== Data supplied

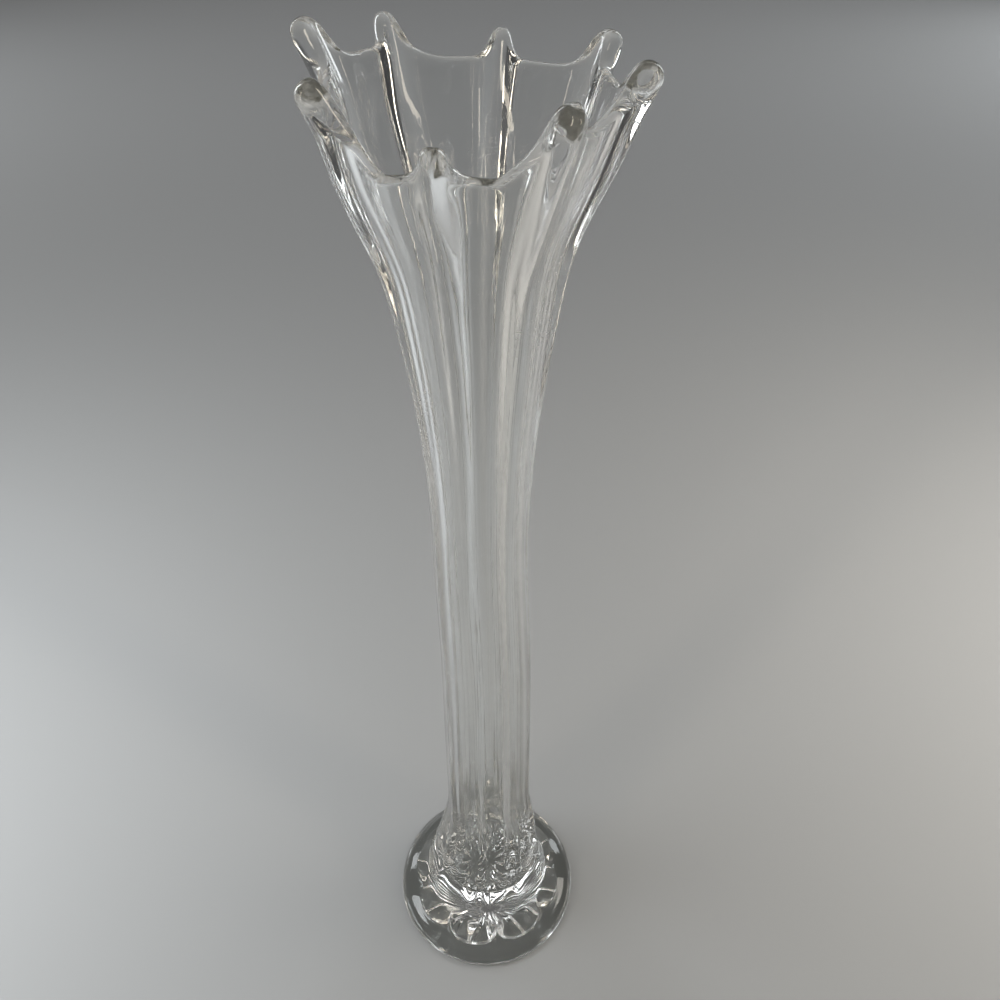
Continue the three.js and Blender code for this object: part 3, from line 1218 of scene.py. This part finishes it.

====
== Data supplied

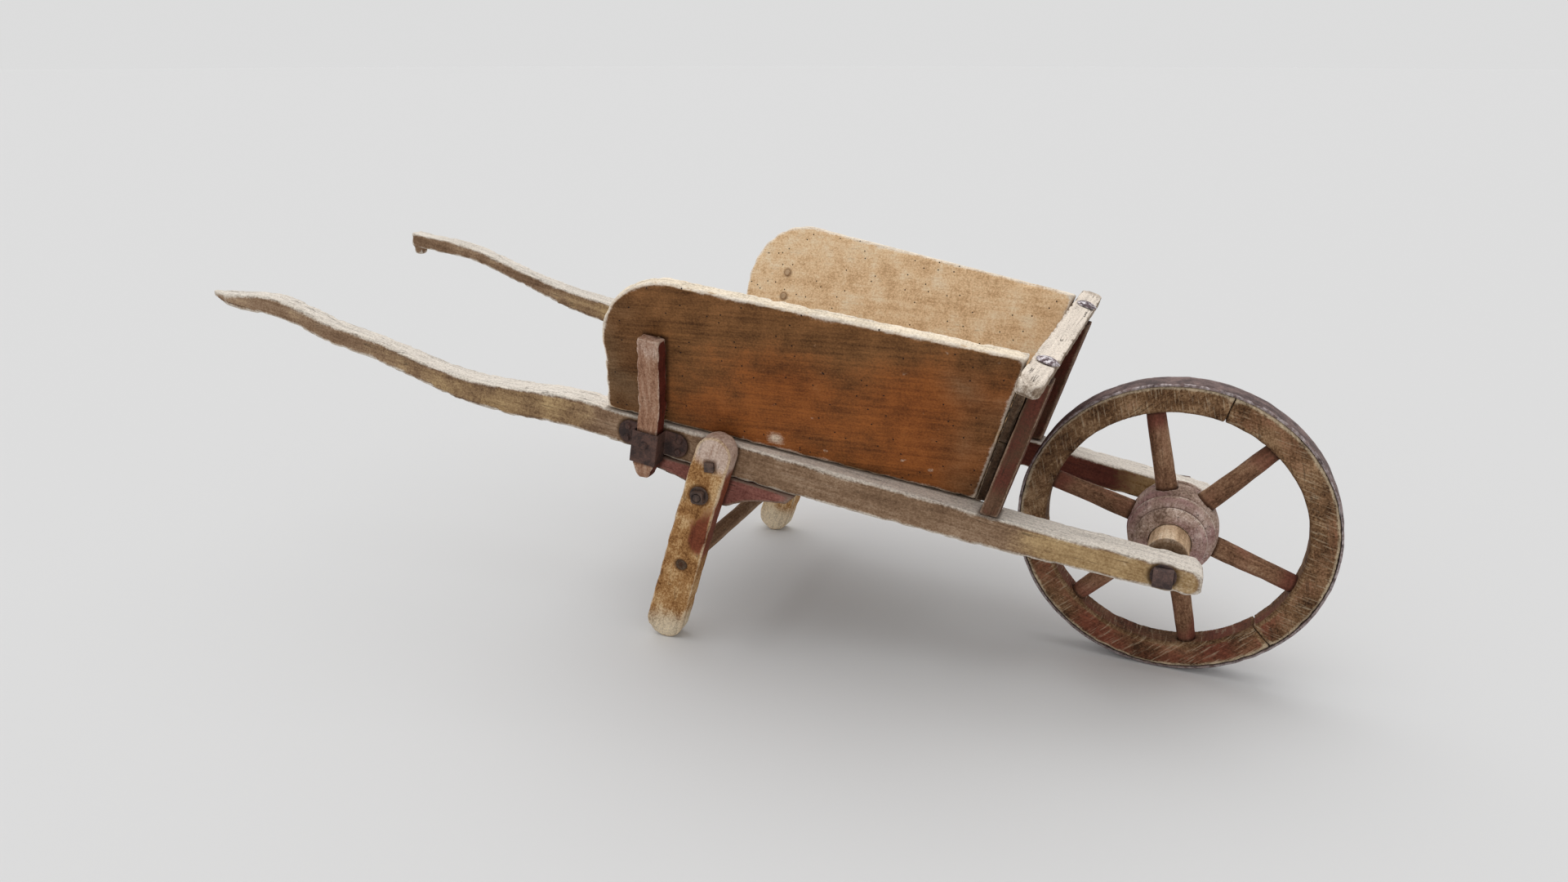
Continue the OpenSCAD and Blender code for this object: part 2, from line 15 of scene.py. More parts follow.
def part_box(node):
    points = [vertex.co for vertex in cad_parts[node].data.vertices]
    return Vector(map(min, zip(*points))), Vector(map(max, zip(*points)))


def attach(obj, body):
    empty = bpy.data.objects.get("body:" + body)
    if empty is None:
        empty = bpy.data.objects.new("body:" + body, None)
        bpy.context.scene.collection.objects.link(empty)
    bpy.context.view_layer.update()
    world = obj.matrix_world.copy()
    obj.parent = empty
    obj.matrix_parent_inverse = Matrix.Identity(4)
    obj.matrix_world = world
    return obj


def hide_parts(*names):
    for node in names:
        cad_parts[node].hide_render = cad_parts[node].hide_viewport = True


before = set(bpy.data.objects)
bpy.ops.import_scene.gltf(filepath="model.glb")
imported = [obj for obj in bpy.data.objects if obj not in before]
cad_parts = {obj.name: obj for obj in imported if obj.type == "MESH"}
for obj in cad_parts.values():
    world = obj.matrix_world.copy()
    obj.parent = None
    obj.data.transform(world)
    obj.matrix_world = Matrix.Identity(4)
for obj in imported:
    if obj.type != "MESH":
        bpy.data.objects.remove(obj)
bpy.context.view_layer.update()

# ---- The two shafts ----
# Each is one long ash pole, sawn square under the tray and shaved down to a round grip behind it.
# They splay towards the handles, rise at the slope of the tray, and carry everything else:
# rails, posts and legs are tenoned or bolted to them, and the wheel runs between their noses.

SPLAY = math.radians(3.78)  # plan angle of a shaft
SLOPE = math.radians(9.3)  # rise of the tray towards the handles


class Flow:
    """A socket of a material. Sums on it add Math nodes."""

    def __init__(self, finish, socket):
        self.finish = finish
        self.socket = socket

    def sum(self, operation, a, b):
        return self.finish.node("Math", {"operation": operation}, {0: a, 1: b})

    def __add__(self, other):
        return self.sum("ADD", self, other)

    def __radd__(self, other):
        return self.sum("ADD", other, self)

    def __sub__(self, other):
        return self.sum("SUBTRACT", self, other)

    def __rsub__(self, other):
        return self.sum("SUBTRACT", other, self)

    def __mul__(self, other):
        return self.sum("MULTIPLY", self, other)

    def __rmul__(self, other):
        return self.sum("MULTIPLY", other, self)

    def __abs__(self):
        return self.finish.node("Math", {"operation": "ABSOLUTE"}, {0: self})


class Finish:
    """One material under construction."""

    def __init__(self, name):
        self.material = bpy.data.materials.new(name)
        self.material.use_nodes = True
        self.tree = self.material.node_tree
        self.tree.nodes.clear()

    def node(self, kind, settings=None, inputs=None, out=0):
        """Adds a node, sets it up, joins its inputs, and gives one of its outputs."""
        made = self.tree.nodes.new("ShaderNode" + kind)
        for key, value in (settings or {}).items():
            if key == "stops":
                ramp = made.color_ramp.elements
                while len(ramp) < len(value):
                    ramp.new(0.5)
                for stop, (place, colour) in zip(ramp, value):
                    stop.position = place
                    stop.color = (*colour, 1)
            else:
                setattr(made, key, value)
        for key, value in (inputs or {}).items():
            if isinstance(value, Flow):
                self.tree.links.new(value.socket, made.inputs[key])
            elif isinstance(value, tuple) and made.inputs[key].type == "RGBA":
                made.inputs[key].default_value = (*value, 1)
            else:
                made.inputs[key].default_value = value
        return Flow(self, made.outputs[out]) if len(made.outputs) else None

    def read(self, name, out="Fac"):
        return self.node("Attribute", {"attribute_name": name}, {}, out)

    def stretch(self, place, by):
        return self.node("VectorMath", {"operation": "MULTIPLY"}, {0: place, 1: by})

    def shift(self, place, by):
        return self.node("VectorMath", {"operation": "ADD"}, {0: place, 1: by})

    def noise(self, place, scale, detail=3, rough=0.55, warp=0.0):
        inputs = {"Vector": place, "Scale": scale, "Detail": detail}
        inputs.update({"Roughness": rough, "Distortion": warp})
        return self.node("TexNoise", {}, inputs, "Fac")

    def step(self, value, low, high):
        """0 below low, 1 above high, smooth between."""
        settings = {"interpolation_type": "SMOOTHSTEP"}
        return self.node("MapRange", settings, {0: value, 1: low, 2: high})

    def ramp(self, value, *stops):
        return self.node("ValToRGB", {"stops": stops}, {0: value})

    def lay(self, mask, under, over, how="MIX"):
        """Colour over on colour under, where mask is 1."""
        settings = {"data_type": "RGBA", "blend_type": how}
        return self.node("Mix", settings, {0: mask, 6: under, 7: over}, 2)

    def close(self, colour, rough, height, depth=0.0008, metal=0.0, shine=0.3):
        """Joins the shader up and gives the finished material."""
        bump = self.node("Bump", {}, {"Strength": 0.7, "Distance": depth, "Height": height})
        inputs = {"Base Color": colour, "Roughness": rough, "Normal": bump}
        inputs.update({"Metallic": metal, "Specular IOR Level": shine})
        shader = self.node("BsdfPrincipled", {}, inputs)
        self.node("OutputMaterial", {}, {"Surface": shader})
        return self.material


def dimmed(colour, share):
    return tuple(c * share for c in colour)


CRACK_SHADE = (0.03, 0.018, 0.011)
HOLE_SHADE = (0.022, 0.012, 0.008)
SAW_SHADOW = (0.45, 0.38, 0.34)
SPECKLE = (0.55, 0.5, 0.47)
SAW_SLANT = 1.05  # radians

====

▶ [Challenge]: Copy exactly the lines from the line with "Continue the OpenSCAD" up to and including the line with "SLOPE = math.radians(9.3)", and no other lines.

▶ [The reply]:
Continue the OpenSCAD and Blender code for this object: part 2, from line 15 of scene.py. More parts follow.
def part_box(node):
    points = [vertex.co for vertex in cad_parts[node].data.vertices]
    return Vector(map(min, zip(*points))), Vector(map(max, zip(*points)))


def attach(obj, body):
    empty = bpy.data.objects.get("body:" + body)
    if empty is None:
        empty = bpy.data.objects.new("body:" + body, None)
        bpy.context.scene.collection.objects.link(empty)
    bpy.context.view_layer.update()
    world = obj.matrix_world.copy()
    obj.parent = empty
    obj.matrix_parent_inverse = Matrix.Identity(4)
    obj.matrix_world = world
    return obj


def hide_parts(*names):
    for node in names:
        cad_parts[node].hide_render = cad_parts[node].hide_viewport = True


before = set(bpy.data.objects)
bpy.ops.import_scene.gltf(filepath="model.glb")
imported = [obj for obj in bpy.data.objects if obj not in before]
cad_parts = {obj.name: obj for obj in imported if obj.type == "MESH"}
for obj in cad_parts.values():
    world = obj.matrix_world.copy()
    obj.parent = None
    obj.data.transform(world)
    obj.matrix_world = Matrix.Identity(4)
for obj in imported:
    if obj.type != "MESH":
        bpy.data.objects.remove(obj)
bpy.context.view_layer.update()

# ---- The two shafts ----
# Each is one long ash pole, sawn square under the tray and shaved down to a round grip behind it.
# They splay towards the handles, rise at the slope of the tray, and carry everything else:
# rails, posts and legs are tenoned or bolted to them, and the wheel runs between their noses.

SPLAY = math.radians(3.78)  # plan angle of a shaft
SLOPE = math.radians(9.3)  # rise of the tray towards the handles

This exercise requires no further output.